Particulate inheritance is a pattern of inheritance discovered by Mendelian genetics theorists, such as William Bateson, Ronald Fisher or Gregor Mendel himself, showing that phenotypic traits can be passed from generation to generation through "discrete particles" known as genes, which can keep their ability to be expressed while not always appearing in a descending generation.

== Scientific developments leading up to the theory ==
Early in the 19th century, scientists had already recognized that Earth has been inhabited by living creatures for a very long time. On the other hand, they did not understand what mechanisms actually drove biological diversity. They also did not understand how physical traits are inherited from one generation to the next. Blending inheritance was the common ideal at the time, but was later discredited by the experiments of Gregor Mendel.
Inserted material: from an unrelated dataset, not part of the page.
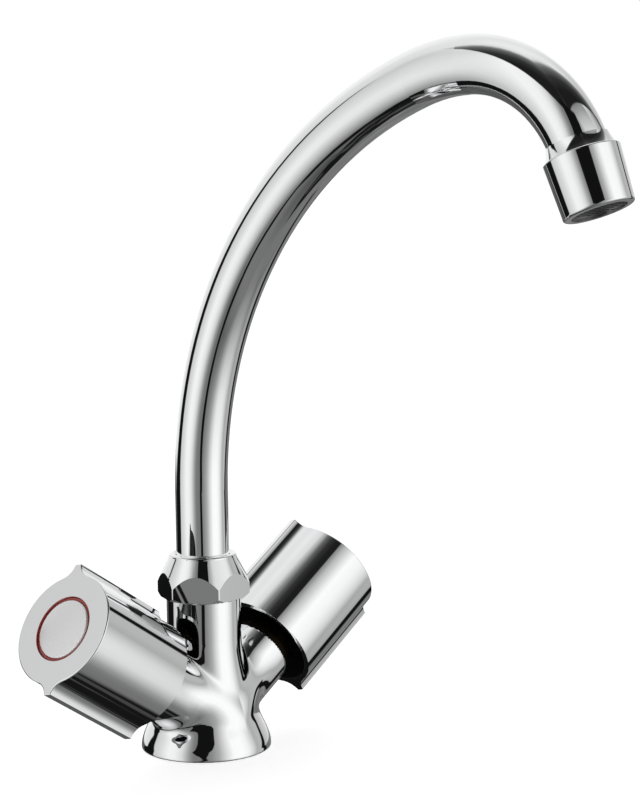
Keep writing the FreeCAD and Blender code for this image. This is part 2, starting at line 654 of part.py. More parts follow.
def handle_shell():
    """The open handle with its ridges, screw boss and the recess of its index."""
    face = handle_outline()
    face.translate(vector(0, 0, HANDLE_RIM))
    shell = face.extrude(vector(0, 0, HANDLE_FACE - HANDLE_RIM))
    shell = shell.makeFillet(RIDGE_EDGE_ROUND, [e for e in shell.Edges if is_ridge_edge(e)])
    rim = [e for e in shell.Edges if e.BoundBox.ZMin > HANDLE_FACE - HANDLE_FACE_ROUND]
    shell = shell.makeFillet(HANDLE_FACE_ROUND, rim)
    cup_foot = RECESS_FLOOR - CUP_FLOOR
    end_wall = HANDLE_FACE - HANDLE_END_WALL
    shell = shell.cut(rod(HANDLE_RADIUS - HANDLE_WALL, HANDLE_RIM - OVERRUN, end_wall))
    shell = shell.fuse([rod(INDEX_RECESS_RADIUS + CUP_WALL, cup_foot, end_wall + OVERLAP),
                        rod(HANDLE_BOSS_RADIUS, INSERT_FOOT, cup_foot + OVERLAP)])
    cuts = [rod(INDEX_RECESS_RADIUS, RECESS_FLOOR, HANDLE_FACE + OVERRUN),
            rod(SCREW_WELL_RADIUS, WEB_TOP, RECESS_FLOOR + OVERRUN),
            rod(SCREW_HOLE_RADIUS, WEB_FOOT - OVERRUN, WEB_TOP + OVERRUN),
            rod(INSERT_RADIUS + PRESS_FIT, INSERT_FOOT - OVERRUN, WEB_FOOT)]
    return shell.cut(cuts).removeSplitter()


def handle_insert():
    """The splined bush pressed into the handle's boss."""
    toothed = spline(SPLINE_TIP_RADIUS + SPLINE_PLAY, SPLINE_ROOT_RADIUS + SPLINE_PLAY,
                     INSERT_FOOT - OVERRUN, SPINDLE_TOP + SEAT_PLAY)
    through = rod(SCREW_HOLE_RADIUS, SPINDLE_TOP, WEB_FOOT + OVERRUN)
    return rod(INSERT_RADIUS, INSERT_FOOT, WEB_FOOT).cut([toothed, through])


def handle_screw():
    """The slotted screw that holds the handle on the spindle."""
    head_top = WEB_TOP + SCREW_HEAD_HEIGHT
    head = rod(SCREW_HEAD_RADIUS, WEB_TOP, head_top)
    shank = rod(SCREW_SHANK_RADIUS, WEB_TOP - SCREW_SHANK_LENGTH, WEB_TOP + OVERLAP)
    screw = head.fuse(shank).removeSplitter()
    slot_foot = head_top - SCREW_SLOT_DEPTH
    slot_top = head_top + OVERRUN
    return screw.cut([block(SCREW_SLOT_LENGTH, SCREW_SLOT_WIDTH, slot_foot, slot_top),
                      block(SCREW_SLOT_WIDTH, SCREW_SLOT_LENGTH, slot_foot, slot_top)])


def index_ring():
    outer = INDEX_RECESS_RADIUS - SEAT_PLAY
    return ring(INDEX_RING_BORE, outer, RECESS_FLOOR, HANDLE_FACE - INDEX_RING_SINK)


def index_button():
    """The domed cap over the handle's screw."""
    edge = HANDLE_FACE - BUTTON_EDGE_SINK
    top = edge + BUTTON_DOME
    sphere = (BUTTON_RADIUS ** 2 + BUTTON_DOME ** 2) / (2 * BUTTON_DOME)
    half = math.asin(BUTTON_RADIUS / sphere) / 2
    middle = (sphere * math.sin(half), top - sphere * (1 - math.cos(half)))
    inner = BUTTON_RADIUS - BUTTON_WALL
    return turned((inner, RECESS_FLOOR),
                  (BUTTON_RADIUS, RECESS_FLOOR),
                  (BUTTON_RADIUS, edge),
                  middle + (0, top),
                  (0, edge - BUTTON_WALL),
                  (inner, edge - BUTTON_WALL))


# ------------------------------------------------------------------- the spout
def swept(radius):
    """A round bar of a given radius along the whole spout."""
    path, _end, _turn = spout_path()
    circle = Part.makeCircle(radius, vector(0, 0, TUBE_FOOT), Z_AXIS)
    return path.makePipeShell([Part.Wire(circle)], True, False)


def spout_tube():
    return swept(TUBE_RADIUS).cut(swept(TUBE_BORE))


def swivel_foot():
    """The brass foot of the spout: plug with O-ring grooves, collar and spigot."""
    spigot = TUBE_BORE - PRESS_FIT
    foot = turned((SWIVEL_WATERWAY, SWIVEL_FOOT),
                  (SWIVEL_RADIUS, SWIVEL_FOOT),
                  (SWIVEL_RADIUS, COLLAR_FOOT),
                  (SWIVEL_COLLAR_RADIUS, COLLAR_FOOT),
                  (SWIVEL_COLLAR_RADIUS, COLLAR_TOP),
                  (spigot, COLLAR_TOP),
                  (spigot, COLLAR_TOP + SWIVEL_SPIGOT_LENGTH),
                  (SWIVEL_WATERWAY, COLLAR_TOP + SWIVEL_SPIGOT_LENGTH))
    half = SPOUT_GROOVE_WIDTH / 2
    grooves = [ring(SPOUT_GROOVE_RADIUS, SWIVEL_RADIUS + OVERRUN, height - half, height + half)
               for height in spout_grooves()]
    return foot.cut(grooves)


def spout_grooves():
    return [SWIVEL_FOOT + place for place in SPOUT_GROOVE_PLACES]


def swivel_seals():
    major = SPOUT_GROOVE_RADIUS + SPOUT_RING_SECTION + PRESS_FIT
    return Part.makeCompound([bead(major, SPOUT_RING_SECTION, h) for h in spout_grooves()])


def outlet_sleeve():
    """The flared sleeve brazed round the tube's end, with the housing's thread below."""
    top = HOUSING_TOP - SLEEVE_LENGTH
    thread = SLEEVE_THREAD_RADIUS - THREAD_PLAY
    across = SLEEVE_FOOT_RADIUS - SLEEVE_TOP_RADIUS
    bow = SLEEVE_FLARE_RADIUS - math.sqrt(SLEEVE_FLARE_RADIUS ** 2 - SLEEVE_LENGTH ** 2 / 4)
    middle = (SLEEVE_TOP_RADIUS + across / 2 - bow / 2, (top + HOUSING_TOP) / 2)
    sleeve = turned((0, top),
                    (SLEEVE_TOP_RADIUS, top),
                    middle + (SLEEVE_FOOT_RADIUS, HOUSING_TOP),
                    (thread, HOUSING_TOP),
                    (thread, THREAD_END),
                    (0, THREAD_END))
    waterway = rod(TUBE_BORE, -SEAT_PLAY, THREAD_END + OVERRUN)
    sleeve = placed(sleeve.cut(waterway), outlet_frame())
    return sleeve.cut(swept(TUBE_RADIUS))


def aerator_housing():
    """The screwed sleeve round the aerator, tapered towards its rounded mouth."""
    top_round = HOUSING_TOP_ROUND
    foot_round = HOUSING_FOOT_ROUND
    bore = SLEEVE_THREAD_RADIUS
    lower_bore = CARTRIDGE_RADIUS + SEAT_PLAY
    housing = turned((bore, HOUSING_TOP),
                     (HOUSING_TOP_RADIUS - top_round, HOUSING_TOP),
                     corner_arc((HOUSING_TOP_RADIUS, HOUSING_TOP), (-top_round, 0), (0, top_round)),
                     (HOUSING_FOOT_RADIUS, HOUSING_FOOT - foot_round),
                     corner_arc((HOUSING_FOOT_RADIUS, HOUSING_FOOT), (0, -foot_round),
                                (-foot_round, 0)),
                     (HOUSING_LEDGE_RADIUS, HOUSING_FOOT),
                     (HOUSING_LEDGE_RADIUS, LEDGE_TOP),
                     (lower_bore, LEDGE_TOP),
                     (lower_bore, THREAD_END),
                     (bore, THREAD_END))
    return housing


def aerator_gasket():
    return ring(AERATOR_GASKET_BORE, CARTRIDGE_RADIUS, THREAD_END, GASKET_END)


def aerator_cartridge():
    """The plastic cup with its ring of jet holes."""
    cup_top = GASKET_END
    cup_end = LEDGE_TOP - MESH_THICKNESS
    cup = rod(CARTRIDGE_RADIUS, cup_top, cup_end)
    hollow = rod(CARTRIDGE_RADIUS - CARTRIDGE_WALL, cup_top + CARTRIDGE_PLATE, cup_end + OVERRUN)
    jets = []
    for step in range(CARTRIDGE_HOLE_COUNT):
        angle = 2 * math.pi * step / CARTRIDGE_HOLE_COUNT
        jets.append(rod(CARTRIDGE_HOLE_RADIUS, cup_top - OVERRUN,
                        cup_top + CARTRIDGE_PLATE + OVERRUN,
                        CARTRIDGE_HOLE_CIRCLE * math.cos(angle),
                        CARTRIDGE_HOLE_CIRCLE * math.sin(angle)))
    return cup.cut([hollow] + jets)


def aerator_mesh():
    """The slotted grille at the mouth, laid on the housing's ledge."""
    low = LEDGE_TOP - MESH_THICKNESS
    grille = rod(CARTRIDGE_RADIUS, low, LEDGE_TOP)
    reach = HOUSING_LEDGE_RADIUS - CARTRIDGE_WALL
    slots = []
    count = int(reach / MESH_SLOT_PITCH)
    for step in range(-count, count + 1):
        place = step * MESH_SLOT_PITCH
        length = 2 * math.sqrt(reach ** 2 - place ** 2)
        slots.append(block(length, MESH_SLOT_WIDTH, low - OVERRUN, LEDGE_TOP + OVERRUN, 0, place))
    return grille.cut(slots)


# ------------------------------------------------------------------- assembly
def fixed_pieces():
    pieces = {"body_casting": body_casting(), "base_seal": base_seal(), "spout_nut": spout_nut()}
    pieces.update(glide_rings())
    return pieces


def side_pieces(name, side, turn):
    """The valve and the handle of one side."""
    fixed = {"valve_housing": valve_housing(), "valve_lip_seal": lip_seal(),
             "valve_fixed_disc": fixed_disc()}
    moving = {"valve_turning_disc": turning_disc(), "valve_spindle": spindle(),
              "valve_spindle_seals": spindle_rings(), "valve_circlip": circlip(),
              "handle_shell": handle_shell(), "handle_insert": handle_insert(),
              "handle_screw": handle_screw(), "index_ring": index_ring(),
              "index_button": index_button()}
    pieces = {name + "_" + key: placed(shape, arm_frame(side)) for key, shape in fixed.items()}
    for key, shape in moving.items():
        pieces[name + "_" + key] = placed(shape, arm_frame(side, turn if key == "handle_shell" else 0))
    return pieces


def spout_pieces():
    pieces = {"spout_tube": spout_tube(), "spout_swivel_foot": swivel_foot(),
              "spout_swivel_seals": swivel_seals(), "outlet_sleeve": outlet_sleeve()}
    outlet = {"aerator_housing": aerator_housing(), "aerator_gasket": aerator_gasket(),
              "aerator_cartridge": aerator_cartridge(), "aerator_mesh": aerator_mesh()}
    pieces.update({key: placed(shape, outlet_frame()) for key, shape in outlet.items()})
    return pieces


def main():
    os.makedirs("parts", exist_ok=True)
    pieces = fixed_pieces()
    for name, side, turn in SIDES:
        pieces.update(side_pieces(name, side, turn))
    pieces.update(spout_pieces())
    for name, shape in pieces.items():
        save(name, shape)


main()
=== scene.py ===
import math

import bmesh
import bpy
import numpy as np
from mathutils import Euler, Matrix


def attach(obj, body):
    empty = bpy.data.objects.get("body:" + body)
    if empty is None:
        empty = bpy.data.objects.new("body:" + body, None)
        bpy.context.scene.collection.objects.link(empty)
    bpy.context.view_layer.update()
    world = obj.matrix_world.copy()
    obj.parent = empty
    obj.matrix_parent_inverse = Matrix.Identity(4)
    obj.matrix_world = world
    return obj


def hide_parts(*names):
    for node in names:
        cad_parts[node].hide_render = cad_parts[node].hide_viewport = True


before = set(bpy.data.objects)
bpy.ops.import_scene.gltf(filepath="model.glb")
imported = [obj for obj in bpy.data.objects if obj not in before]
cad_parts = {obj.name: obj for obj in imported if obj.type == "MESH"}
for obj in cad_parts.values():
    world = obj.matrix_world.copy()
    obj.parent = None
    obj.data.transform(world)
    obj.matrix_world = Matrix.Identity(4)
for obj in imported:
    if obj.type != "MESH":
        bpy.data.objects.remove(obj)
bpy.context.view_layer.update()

bl_info = {
    "name": "Two-handle kitchen mixer tap",
    "version": (1, 0, 0),
    "blender": (4, 5, 0),
    "location": "View3D > Sidebar > Mixer tap",
    "description": "Dresses the chromed mixer tap and its studio",
    "category": "Object",
}

SIDES = {"hot": -1, "cold": 1}
# The handle axes rise from one point on the spout axis, one to each side.
ARM_TILT = math.radians(32.4)
ARM_CROSS_HEIGHT = 0.0133

# Handles. Their lengths run along the handle's axis.
HANDLE_FACE = 0.0845         # of the closed end
HANDLE_END_WALL = 0.0022
HANDLE_BORE = 0.0191         # radius of the hollow
RECESS_FLOOR = 0.0808        # of the round recess in the face
HOLLOW_MARGIN = 0.0002       # how far the painted shade reaches past the hollow's radius
# The hollow inside each handle is painted near black: painted shade for the unlit hollow, not the
# shell's own colour.
HOLLOW_PAINTED_SHADE = (0.006, 0.006, 0.006, 1.0)
HOLLOW_ROUGHNESS = 0.7

# Buttons and rings in the faces.
BUTTON_EDGE = 0.0004         # rounding of the button's edge
BUTTON_RINGS = 14            # of faces on the dome
RING_EDGE = 0.0003           # rounding of the ring's edges
RING_PLAY = 0.00005          # between button and ring
RING_DARKEST = 0.55          # how bright the grain leaves the ring's colour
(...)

Mendel proposed the theory of particulate inheritance by using pea plants (Pisum sativum) to explain how variation can be inherited and maintained over time.

=== Blending model versus particulate model ===
- Blending model:
  - Offspring are a blend of both parents (i.e. in modern terms, alleles would blend together to form a completely new allele)
  - The characteristics of the blended offspring are passed on to the next generation
  - Variation is washed out over time
- Particulate model:
  - Offspring are a combination of both parents
  - The characteristics of both parents are passed on to the next generation as separate entities
  - Variation is maintained over time

== Mendel's methods ==

=== Mendel's laws ===
Since Mendel used experimental methods to devise his particulate inheritance theory, he developed three basic laws of inheritance: the Law of Segregation, the Law of Independent Assortment, and the Law of Dominance:

==== Law of segregation ====
Mendel's experiment with tall and short pea plants demonstrates how each individual plant has two particles called alleles. When a pea plant produces gametes (reproductive cells), it segregates one allele to each one.
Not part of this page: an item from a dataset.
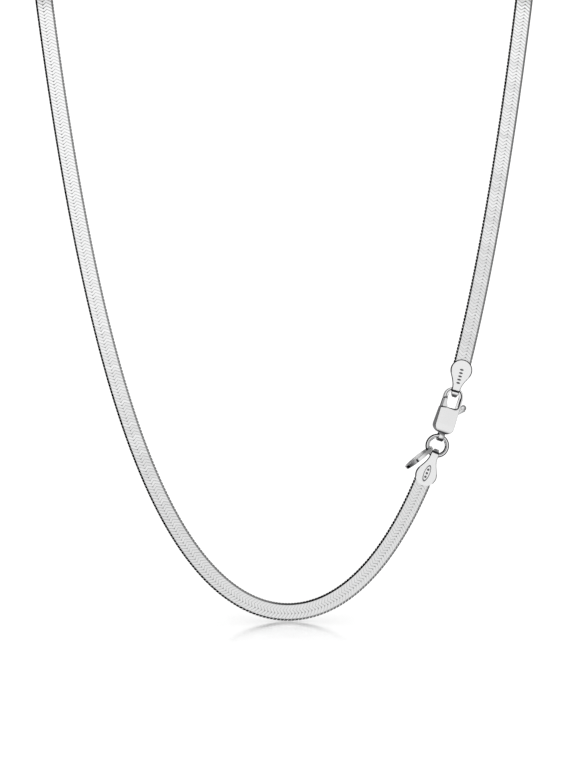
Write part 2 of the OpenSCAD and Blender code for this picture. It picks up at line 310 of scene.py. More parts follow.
blend = add_node(ground, "ShaderNodeMixShader", {
    0: greys(ground, share, 0, spot_end, SPOT_FADE), 1: matt.outputs[0], 2: gloss.outputs[0]})
add_node(ground, "ShaderNodeOutputMaterial", {0: blend.outputs[0]})
floor.data.materials.append(floor_paint)
print("polished spot", round(SPOT.x * spot_end, 3), "m to each side")

# %% Soft light from above and behind
KEY_ENERGY, KEY_SPREAD, KEY_WAY = 0.6, math.radians(40), Vector((0.1, -0.35, -1))
bpy.ops.object.light_add(type="SUN", location=(0, 0.2, 0.5))
key = bpy.context.object
key.name = "key"
key.data.angle = KEY_SPREAD
key.data.energy = KEY_ENERGY
key.visible_glossy = False
key.rotation_euler = KEY_WAY.to_track_quat("-Z", "Y").to_euler()
print("key light", key.data.energy, "from behind")

# %% [markdown]
# ## One link
# The real chain is woven from small flat plates, each bent like a wave so that it nests in
# its neighbours. One plate is modelled in millimetres: a bar is cut across, its cuts are
# moved along the chain, its ends are narrowed and its edges bevelled.

# %% The link's shape
LINK_PITCH = 0.835
LINK_GAP = 0.02
WAVE = [(-2.21, 0.93), (-1.97, 0.78), (-1.69, 0.59), (-0.42, -0.26), (0.25, 0.24),
        (0.42, 0.35), (0.59, 0.24), (1.69, -0.54), (1.97, -0.72), (2.21, -0.87)]
TOLERANCE = 1e-3


def only(objects):
    bpy.ops.object.select_all(action="DESELECT")
    for o in objects:
        o.select_set(True)
    bpy.context.view_layer.objects.active = objects[0]


def pick(test, kind="verts"):
    """Selects what passes the test in edit mode, and nothing else."""
    mesh = bpy.context.object.data
    bpy.ops.mesh.select_mode(type={"verts": "VERT", "edges": "EDGE", "faces": "FACE"}[kind])
    bpy.ops.mesh.select_all(action="DESELECT")
    work = bmesh.from_edit_mesh(mesh)
    found = [e for e in getattr(work, kind) if test(e)]
    for e in found:
        e.select_set(True)
    work.select_flush_mode()
    bmesh.update_edit_mesh(mesh)
    return len(found)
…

==== Law of independent assortment ====
The law states that when the parents differ from each other in two or more pairs of contrasting characters, the inheritance of one pair of characters is independent to that of the other pair of characters.

==== Law of dominance ====
In the pea plants, Mendel observed that the "T" allele (dominant) masked the effects of the "t" allele (recessive). The terms "dominant" and "recessive" are used for the masking and the covered allele, respectively. All offspring from this cross are heterozygotes in terms of their genotypes. They also are tall (because the allele for tall masks the allele for short) in terms of their "phenotype".

== Fisher ==

In a 1918 publication titled "The Supposition of Mendelian Inheritance Among Close Relatives," R.A. Fisher showed that particulate inheritance was capable of generating the vast amount of variation we see among closely related individuals. This helped to reconcile the Biometric and Mendelian schools of thought at the time, and was an important step in the modern synthesis.